The comic plays it equal parts ornery and oblivious as Katie Kim, a former child actor who’s not crazy about having to perform again, but has no other choice after her deadbeat stage dad ran off with all her earnings. During her first (amusingly humiliating) audition, she discovers the winning ticket in her pocket, accidentally activates it with her thumb, and the next thing she knows, she’s become an instant celebrity: the most valuable person in all of L.A.
Lucky for her, a freelance bodyguard named Noel (Cena) bursts through the wall, like a musclebound Kool-Aid Man, and starts knocking heads. He’s the near-future equivalent of an ambulance-chasing lawyer — and a welcome ally in helping Katie avoid her “fans” (as the movie calls them). Turns out, not everyone wants to kill her. But like any good talent agent, this guy expects a 10% commission.
There are traces running all through “Jackpot!” of a more pointed Hollywood satire, as if Yescombe or Feig or someone along the way wanted to skewer Americans’ obsession with becoming rich and famous. Weirdly enough, Katie doesn’t want either. She didn’t buy the ticket, but found it in a borrowed pair of gold lamé sweatpants. Stranger still, the movie seems to have landed on the word “weird” at the same moment that VP candidate Tim Walz made it the insult du jour, adding an unexpected resonance to some of the movie’s weaker jabs.

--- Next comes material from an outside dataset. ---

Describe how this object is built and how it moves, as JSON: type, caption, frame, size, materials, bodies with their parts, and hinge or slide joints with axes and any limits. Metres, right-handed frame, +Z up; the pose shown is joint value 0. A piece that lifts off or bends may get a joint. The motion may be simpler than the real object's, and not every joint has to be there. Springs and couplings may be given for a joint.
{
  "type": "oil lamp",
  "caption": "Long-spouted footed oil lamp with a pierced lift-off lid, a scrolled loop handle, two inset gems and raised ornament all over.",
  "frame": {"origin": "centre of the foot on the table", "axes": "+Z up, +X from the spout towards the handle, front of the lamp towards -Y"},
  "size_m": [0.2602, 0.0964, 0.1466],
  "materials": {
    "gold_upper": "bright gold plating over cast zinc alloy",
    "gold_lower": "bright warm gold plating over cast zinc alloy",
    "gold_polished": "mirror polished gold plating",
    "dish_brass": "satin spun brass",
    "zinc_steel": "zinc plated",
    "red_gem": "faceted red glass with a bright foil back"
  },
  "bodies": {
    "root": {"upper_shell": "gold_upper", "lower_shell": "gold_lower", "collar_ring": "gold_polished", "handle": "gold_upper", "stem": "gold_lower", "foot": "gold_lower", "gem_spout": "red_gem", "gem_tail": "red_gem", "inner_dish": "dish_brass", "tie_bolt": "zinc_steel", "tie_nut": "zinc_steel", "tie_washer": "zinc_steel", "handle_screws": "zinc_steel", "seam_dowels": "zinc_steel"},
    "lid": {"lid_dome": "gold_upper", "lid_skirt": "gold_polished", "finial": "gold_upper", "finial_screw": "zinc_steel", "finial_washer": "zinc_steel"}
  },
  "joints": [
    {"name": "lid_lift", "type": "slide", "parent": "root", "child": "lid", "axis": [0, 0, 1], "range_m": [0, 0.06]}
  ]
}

“Jackpot!” demands a trickier kind of physical comedy than Awkwafina’s been asked to deliver before, and even though her character is supposed to read as clumsy and incompetent, it takes considerable skill to pull off the routines that action choreographer James Young has in store for her. Given his WWE background, Cena is far more accustomed to making fake fighting seem entertaining, but once again reminds of his good-sport sense of humor (as the scene-stealer did earlier this year in “Ricky Stanicky”).

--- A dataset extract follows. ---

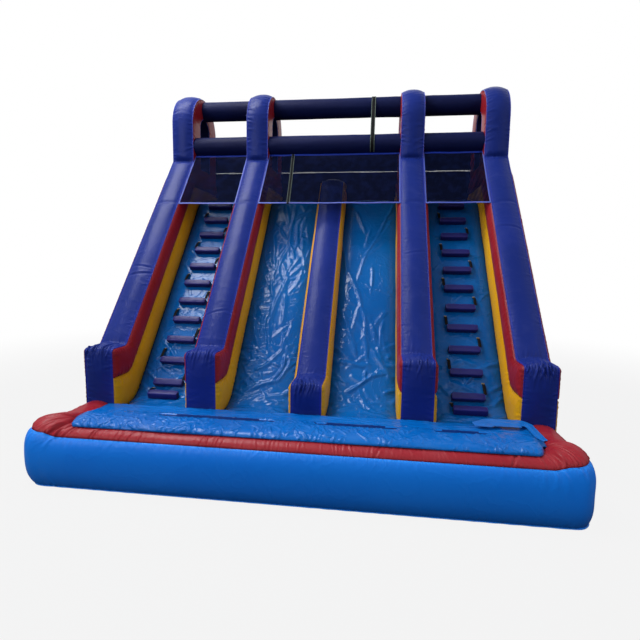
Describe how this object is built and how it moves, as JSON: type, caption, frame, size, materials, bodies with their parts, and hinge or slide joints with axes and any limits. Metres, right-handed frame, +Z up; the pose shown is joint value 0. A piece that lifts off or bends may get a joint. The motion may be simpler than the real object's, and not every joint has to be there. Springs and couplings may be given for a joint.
{
  "type": "inflatable water slide",
  "caption": "Inflatable water slide with arched side walls, slide and climbing lanes, step blocks with hand straps, nets, beams and a landing pool with a mattress.",
  "frame": {"origin": "middle of the bounding box, on the ground", "axes": "+X across the lanes, +Y from the landing pool to the back, +Z up"},
  "size_m": [6.54, 6.5106, 6.14],
  "materials": {
    "navy_vinyl": "satin coated vinyl",
    "red_vinyl": "satin coated vinyl",
    "light_blue_vinyl": "glossy coated vinyl",
    "indigo_vinyl": "satin coated vinyl",
    "net_mesh": "woven mesh",
    "black_webbing": "woven webbing",
    "zinc_steel": "zinc plated"
  },
  "bodies": {
    "slide": {"anchor_tab_left_back": "black_webbing", "anchor_tab_left_front": "black_webbing", "anchor_tab_right_back": "black_webbing", "anchor_tab_right_front": "black_webbing", "beam_sleeve": "black_webbing", "centre_divider": "navy_vinyl", "climb_bed_left": "light_blue_vinyl", "climb_bed_right": "light_blue_vinyl", "corner_flap": "light_blue_vinyl", "inflation_sleeve": "navy_vinyl", "landing_mattress": "light_blue_vinyl", "left_step_01": "indigo_vinyl", "left_step_02": "indigo_vinyl", "left_step_03": "indigo_vinyl", "left_step_04": "indigo_vinyl", "left_step_05": "indigo_vinyl", "left_step_06": "indigo_vinyl", "left_step_07": "indigo_vinyl", "left_step_08": "indigo_vinyl", "left_step_09": "indigo_vinyl", "left_step_10": "indigo_vinyl", "left_step_11": "indigo_vinyl", "left_step_12": "indigo_vinyl", "lower_beam_left": "navy_vinyl", "lower_beam_middle": "navy_vinyl", "lower_beam_right": "navy_vinyl", "net_left": "net_mesh", "net_middle": "net_mesh", "net_right": "net_mesh", "pool_rim": "red_vinyl", "pool_wall": "light_blue_vinyl", "rear_beam": "navy_vinyl", "rear_wall": "navy_vinyl", "right_step_01": "indigo_vinyl", "right_step_02": "indigo_vinyl", "right_step_03": "indigo_vinyl", "right_step_04": "indigo_vinyl", "right_step_05": "indigo_vinyl", "right_step_06": "indigo_vinyl", "right_step_07": "indigo_vinyl", "right_step_08": "indigo_vinyl", "right_step_09": "indigo_vinyl", "right_step_10": "indigo_vinyl", "right_step_11": "indigo_vinyl", "right_step_12": "indigo_vinyl", "slide_bed_left": "light_blue_vinyl", "slide_bed_right": "light_blue_vinyl", "top_beam_left": "navy_vinyl", "top_beam_middle": "navy_vinyl", "top_beam_right": "navy_vinyl", "wall_left_inner": "navy_vinyl", "wall_left_outer": "navy_vinyl", "wall_right_inner": "navy_vinyl", "wall_right_outer": "navy_vinyl", "zip_tape": "black_webbing"},
    "zip_slider": {"zip_slider": "zinc_steel"},
    "anchor_ring_left_front": {"anchor_ring_left_front": "zinc_steel"},
    "anchor_ring_left_back": {"anchor_ring_left_back": "zinc_steel"},
    "anchor_ring_right_front": {"anchor_ring_right_front": "zinc_steel"},
    "anchor_ring_right_back": {"anchor_ring_right_back": "zinc_steel"}
  },
  "joints": [
    {"name": "zip_slider_travel", "type": "slide", "parent": "slide", "child": "zip_slider", "axis": [0, 0, 1], "range_m": [0, 0.5]},
    {"name": "anchor_ring_left_front_swing", "type": "hinge", "parent": "slide", "child": "anchor_ring_left_front", "pos_m": [-3.2128, -1.4653, 0.1], "axis": [0, 1, 0], "range_deg": [0, 120]},
    {"name": "anchor_ring_left_back_swing", "type": "hinge", "parent": "slide", "child": "anchor_ring_left_back", "pos_m": [-3.2128, 1.7347, 0.1], "axis": [0, 1, 0], "range_deg": [0, 120]},
    {"name": "anchor_ring_right_front_swing", "type": "hinge", "parent": "slide", "child": "anchor_ring_right_front", "pos_m": [3.2128, -1.4653, 0.1], "axis": [0, -1, 0], "range_deg": [0, 120]},
    {"name": "anchor_ring_right_back_swing", "type": "hinge", "parent": "slide", "child": "anchor_ring_right_back", "pos_m": [3.2128, 1.7347, 0.1], "axis": [0, -1, 0], "range_deg": [0, 120]}
  ]
}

Thirteen years ago, Feig struck comedy gold with the Judd Apatow-produced “Bridesmaids,” but he’s subsequently been hit-and-miss, trying to edge his way into other genres (most recently with YA fantasy flop “The School for Good and Evil”). Fitting neatly between “The Heat” and 2016’s “Ghostbusters” reboot, “Jackpot!” finds the dapper director squarely in his comfort zone, falling back on some of the tricks that worked so well in “Bridesmaids,” minus the underlying relatability of that film’s brilliant screenplay.

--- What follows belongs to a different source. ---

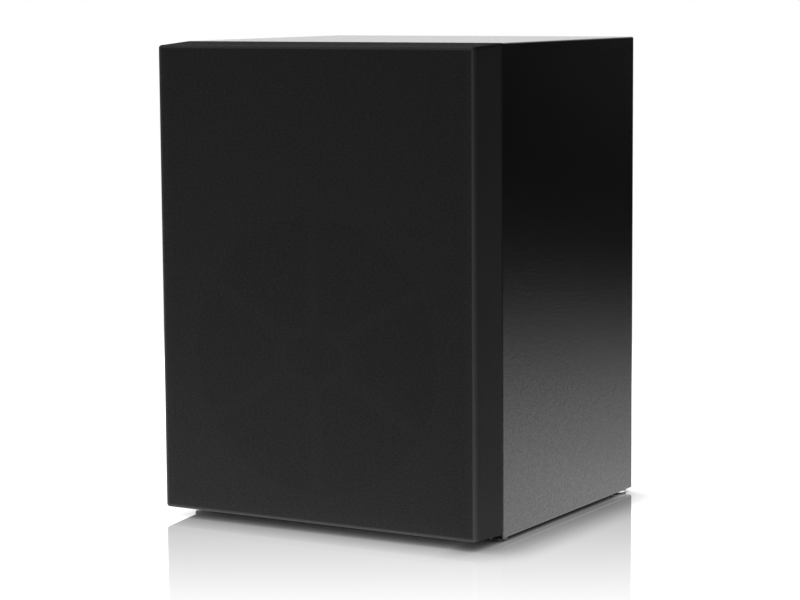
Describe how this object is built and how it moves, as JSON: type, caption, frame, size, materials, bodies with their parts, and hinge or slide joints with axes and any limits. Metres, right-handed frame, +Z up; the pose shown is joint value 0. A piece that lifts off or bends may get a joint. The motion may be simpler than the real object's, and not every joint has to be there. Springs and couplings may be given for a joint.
{
  "type": "bookshelf speaker",
  "caption": "Black two-way bookshelf loudspeaker with a deep cloth grille that pulls off, a cone woofer, a dome tweeter, a rear port and screw binding posts.",
  "frame": {"origin": "centre of the footprint, on the plane that the feet stand on", "axes": "+Z up, -Y out of the grille, +X to the right of someone looking along +Y at the front"},
  "size_m": [0.246, 0.2326, 0.3265],
  "materials": {
    "cabinet_vinyl": "black textured vinyl wrap, satin",
    "baffle_board": "fibreboard sprayed matt black",
    "grille_cloth": "black woven acoustic cloth",
    "moulded_abs": "fine textured black moulding",
    "clear_pad": "clear soft polyurethane",
    "black_steel": "black semi-gloss paint on stamped steel",
    "zinc_steel": "zinc plated",
    "black_screw": "black zinc plate, low gloss",
    "ferrite": "sintered ferrite, matt dark grey",
    "black_rubber": "matt butyl rubber",
    "cone_paper": "coated black paper pulp, matt",
    "copper_winding": "enamelled copper wire",
    "former_film": "amber polyimide film",
    "spider_cloth": "resin-doped woven cotton",
    "silk_dome": "coated silk, low sheen",
    "gold_plate": "gold plated brass, polished",
    "knob_red": "red plastic",
    "knob_black": "black plastic",
    "circuit_board": "green solder mask",
    "capacitor_film": "yellow tape wrap",
    "wadding_fleece": "white polyester fleece",
    "lead_pvc": "red PVC insulation"
  },
  "bodies": {
    "cabinet": {"bottom_panel": "cabinet_vinyl", "crossover_board": "circuit_board", "crossover_capacitor": "capacitor_film", "crossover_inductor": "copper_winding", "foot_back_left": "clear_pad", "foot_back_right": "clear_pad", "foot_front_left": "clear_pad", "foot_front_right": "clear_pad", "front_baffle": "baffle_board", "left_panel": "cabinet_vinyl", "peg_cup_1": "black_rubber", "peg_cup_2": "black_rubber", "peg_cup_3": "black_rubber", "peg_cup_4": "black_rubber", "port_tube": "moulded_abs", "post_stud_black": "gold_plate", "post_stud_red": "gold_plate", "rear_panel": "cabinet_vinyl", "right_panel": "cabinet_vinyl", "terminal_cup": "moulded_abs", "terminal_screw_1": "black_screw", "terminal_screw_2": "black_screw", "terminal_screw_3": "black_screw", "terminal_screw_4": "black_screw", "top_panel": "cabinet_vinyl", "tweeter_faceplate": "moulded_abs", "tweeter_magnet": "ferrite", "tweeter_screw_1": "black_screw", "tweeter_screw_2": "black_screw", "tweeter_screw_3": "black_screw", "tweeter_surround": "silk_dome", "tweeter_top_plate": "zinc_steel", "tweeter_yoke": "zinc_steel", "wadding": "wadding_fleece", "woofer_basket": "black_steel", "woofer_gasket": "black_rubber", "woofer_lead": "lead_pvc", "woofer_magnet": "ferrite", "woofer_screw_1": "black_screw", "woofer_screw_2": "black_screw", "woofer_screw_3": "black_screw", "woofer_screw_4": "black_screw", "woofer_spider": "spider_cloth", "woofer_surround": "black_rubber", "woofer_terminal_strip": "former_film", "woofer_top_plate": "zinc_steel", "woofer_yoke": "zinc_steel"},
    "grille": {"grille_frame": "moulded_abs", "grille_cloth": "grille_cloth"},
    "woofer_cone_group": {"woofer_cone": "cone_paper", "woofer_dust_cap": "cone_paper", "woofer_former": "former_film", "woofer_voice_coil": "copper_winding"},
    "tweeter_dome_group": {"tweeter_dome": "silk_dome", "tweeter_voice_coil": "copper_winding"},
    "collar_red": {"post_collar_red": "gold_plate"},
    "knob_red": {"post_knob_red": "knob_red"},
    "collar_black": {"post_collar_black": "gold_plate"},
    "knob_black": {"post_knob_black": "knob_black"}
  },
  "joints": [
    {"name": "grille_pull", "type": "slide", "parent": "cabinet", "child": "grille", "axis": [0, -1, 0], "range_m": [0, 0.1]},
    {"name": "woofer_excursion", "type": "slide", "parent": "cabinet", "child": "woofer_cone_group", "axis": [0, -1, 0], "range_m": [-0.005, 0.005], "stiffness_N_per_m": 1000, "deforming": ["woofer_surround", "woofer_spider"]},
    {"name": "tweeter_excursion", "type": "slide", "parent": "cabinet", "child": "tweeter_dome_group", "axis": [0, -1, 0], "range_m": [-0.0004, 0.0004], "stiffness_N_per_m": 1500, "deforming": ["tweeter_surround"]},
    {"name": "red_collar_travel", "type": "slide", "parent": "cabinet", "child": "collar_red", "axis": [0, 1, 0], "range_m": [0, 0.005]},
    {"name": "red_knob_turn", "type": "hinge", "parent": "collar_red", "child": "knob_red", "pos_m": [0.00953, 0.09125, 0.0945], "axis": [0, 1, 0], "range_deg": [0, 1440]},
    {"name": "black_collar_travel", "type": "slide", "parent": "cabinet", "child": "collar_black", "axis": [0, 1, 0], "range_m": [0, 0.005]},
    {"name": "black_knob_turn", "type": "hinge", "parent": "collar_black", "child": "knob_black", "pos_m": [-0.00953, 0.09125, 0.0945], "axis": [0, 1, 0], "range_deg": [0, 1440]}
  ],
  "couplings": [
    {"joint": "red_knob_turn", "follows": "red_collar_travel", "rad_per_m": 5026.5},
    {"joint": "black_knob_turn", "follows": "black_collar_travel", "rad_per_m": 5026.5}
  ]
}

The most obvious of those strategies comes in casting, which he entrusts to secret weapon Allison Jones, who’s been unearthing funny people for him and Apatow as far back as “Freaks & Geeks.” (It was Jones who brought Seth Rogen and Melissa McCarthy into the mix.) Here she delivers half a dozen diverse, laugh-out-loud supporting comics to the ensemble, from Katie’s insensitive/homicidal Airbnb host (Ayden Mayeri) to the shady leader of the Lottery Protection Agency (Simu Liu), who’s looking to steal Noel’s fee for himself. She even enlists Machine Gun Kelly, who proves a self-deprecating good sport in playing a panic-room-ready version of himself.
The “Jackpot!” script is full of twists, few of which will come as a surprise, so why spoil them here? Meanwhile, that puts the burden on how well Awkwafina and company can punch up their scenes. “Jackpot!” winds up being one of those movies where you can tell the actors tried dozens of jokes and the editor went with the best ones, although the outtake-loaded end credits suggest funnier options often existed. In a way, it’s fitting that Katie’s survival depends on how well she can think on her feet, considering how heavily the film also relies on improvisation. It’s that very skill that stands to make Awkwafina a millionaire.